# Eigenvalues of Block matrices with known eigenvalues

Let’s have the following $(n+1) \times (n+1)$ matrix with block elements

$\mathbf{Y} = \begin{bmatrix} \mathbf{A} & – \mathbf{w} \\ – \mathbf{w}^{T} & b \end{bmatrix}$

where $\mathbf{A}$ is a $n \times n$ matrix, $\mathbf{w}$ is a $n$-dimensional vector, and $b$ is a scalar.

Is it possible to calculate the eigenvalues of $\mathbf{Y}$ if we already know the eigenvalues of $\mathbf{A}$, as well as the values of $\mathbf{w}$ and $b$?

#### Solutions Collecting From Web of "Eigenvalues of Block matrices with known eigenvalues"
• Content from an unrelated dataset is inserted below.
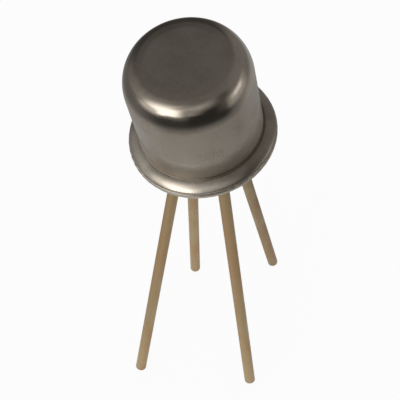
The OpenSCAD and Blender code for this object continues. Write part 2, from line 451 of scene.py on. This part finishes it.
@dataclass(frozen=True)
class Finish:
    """A finish for one material slot."""

    slot: Slot

    def material(self) -> bpy.types.Material:
        """Builds the material.

        Returns:
            A material whose Principled shader shows the finish.
        """
        material = bpy.data.materials.new(self.slot.value)
        material.use_nodes = True
        graph = Graph(material.node_tree)
        graph.feed(material.node_tree.nodes["Principled BSDF"], self.shade(graph))
        return material

    def shade(self, graph: Graph) -> dict[str, Value]:
        """Works out what goes into each of the shader's sockets."""
        raise NotImplementedError


@dataclass(frozen=True)
class Metal(Finish):
    """A plated metal that has dulled unevenly.

    Lengths are in millimetres, and scales are per millimetre.
    """

    clean: Colour
    dull: Colour
    roughness: float
    dull_roughness: float
    tarnish_scale: float = 0.5
    tarnish_spread: float = 0.3
    grain_scale: float = 12
    grain_stretch: float = 20
    grain_depth: float = 0.0006
    grain_gloss: float = 0.12
    pit_scale: float = 1.6
    pit_size: float = 0.06
    pit_share: float = 0.3
    pit_depth: float = 0.004
    pit_cover: float = 0.5
    pit_colour: Colour = (0.03, 0.028, 0.025)
    metallic: float = 1
    # The dark colour that painted shade, a crown darker to the right and a faint smudge pull
    # towards, and the light colour of painted highlight.
    grime_and_shade: Colour = (0.16, 0.125, 0.09)
    bright: Colour = (0.82, 0.74, 0.63)
    wear_scale: float = 2.2
    tint_scale: float = 1.3
    grimy_roughness: float = 0.6
    polish: float = 0
    upright: Matrix = field(default_factory=lambda: Matrix.Identity(3))
    attribute: str = ""
    painted_wear_and_light: bool = False
    streak: float = 1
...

No, it is not. Consider the following example in the case $n=2$:
$$Y_1 = \pmatrix{1 & 0 & 1\cr 0 & -1 & 0\cr 1 & 0 & 0\cr},\ Y_2 = \pmatrix{-1 & 0 & 1\cr 0 & 1 & 0\cr 1 & 0 & 0\cr}$$
Here $A_1 = \pmatrix{1 & 0\cr 0 & -1\cr}$ and $A_2 = \pmatrix{-1 & 0\cr 0 & 1\cr}$ have the same eigenvalues, and the $b$ and $w$ are the same. But $Y_1$ and $Y_2$ have different determinants ($+1$ and $-1$ respectively) and therefore different eigenvalues.

This is not an answer (as Robert has already provided one), but gives a hint at how the $w$ affects the eigenvalues (and doesn’t fit in the comments) in some particular cases.

If $U^T YU=\Lambda$, where $\Lambda$ is diagonal with elements $\lambda_1,…,\lambda_n$, then
$\begin{bmatrix} U^T & 0 \\ 0 & I \end{bmatrix} \begin{bmatrix} Y & -w \\ -w^T & b \end{bmatrix} \begin{bmatrix} U & 0 \\ 0 & I \end{bmatrix} = \begin{bmatrix} \Lambda & -Uw \\ -w^T U & b \end{bmatrix}$. Let $\tilde{w} = Uw$ for convenience.

Suppose $x \notin \{\lambda_1,…,\lambda_n\}$, then we have
\begin{eqnarray}
\det(\begin{bmatrix} xI-\Lambda & \tilde{w} \\ \tilde{w}^T & x-b \end{bmatrix}) &=& \det (xI-\Lambda)(x-b – \tilde{w}^T (xI-\Lambda)^{-1} \tilde{w}) \\
&=& \det (xI-\Lambda)(x-b – \sum_i \frac{\tilde{w}_i^2}{x-\lambda_i}) \\
&=& (x-\lambda_1)\cdots(x-\lambda_n)(x-b)-\sum_i \tilde{w}_i^2 \prod_{j \neq i}(x -\lambda_j)
\end{eqnarray}
Hence $\det(xI-Y) = (x-\lambda_1)\cdots(x-\lambda_n)(x-b)-\sum_i \tilde{w}_i^2 \prod_{j \neq i}(x -\lambda_j)$.